On Friday July16th, the BDI rose 20 points or 1.12% to 1,700 to break the 35-session losing streak; on Thursday, the BDI gained 41 points or 2.16% to 1,942.

Crude oil for September 2010 delivery is currently trading on the Chicago York Mercantile Exchange (CME/Nymex) at $78.25 per barrel down 11 cents from Thursday's close. In London, Brent for September delivery is trading on the International Commodities Exchange at $77.51.

Gold spot price

The spot price of an oz of gold is trading in New York at $1,169.10, up $2.60 from Thursday's close.

Irish Financials: Fitch highlights funding challenge for Irish banks, but manageable; Goodbody';s Eamonn Hughes comments  - - "Fitch yesterday produced its semi annual tome on the Irish financials, however, here are a few highlights. In probably no surprise, funding is identified as the largest challenge and there is uncertainty how the banks will refinance when the blanket guarantee scheme ends, but overall, Fitch considers the funding situation “manageable”, helped by the extension of the less comprehensive guarantee scheme until the year end and access to ECB funding.
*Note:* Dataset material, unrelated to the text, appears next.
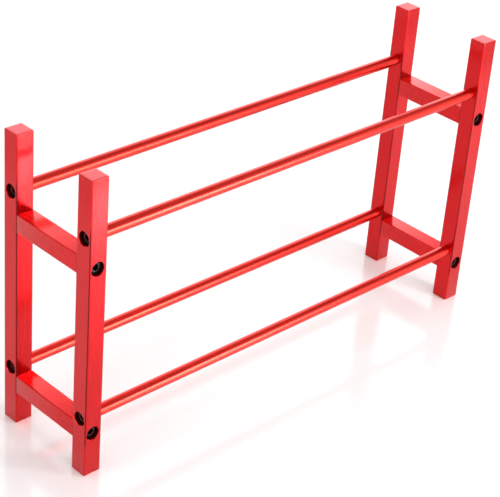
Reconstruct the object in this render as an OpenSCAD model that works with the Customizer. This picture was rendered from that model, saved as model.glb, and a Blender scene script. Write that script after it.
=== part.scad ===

Fitch says the banks are likely to continue to need a state guaranteed funding scheme in the future and it anticipates that the European Commission will approve the renewal in December of the Eligible Liabilities Guarantee Scheme.

Elsewhere, Fitch highlights weak profitability this year particularly due to NAMA transfers and also highlights that profits will be impacted by restructuring charges. On the latter point, the revenue decline at the banks is making it inevitable that the cost lines will have to be tackled in a comprehensive fashion across the system. For 2011, Fitch is forecasting a significantly better yoy performance, but still muted. Presumably this reflects substantially lower credit losses post the NAMA transfers, but expected continued pre-provision profit pressures at the banks. On the non-NAMA loan book, Fitch expects the rate of emergence of new impaired loans to slow down. The 3 quoted banks – AIB, BOI and IPM – report H1 results in the coming weeks, where the main focus is likely to revolve around the margin/funding outlook."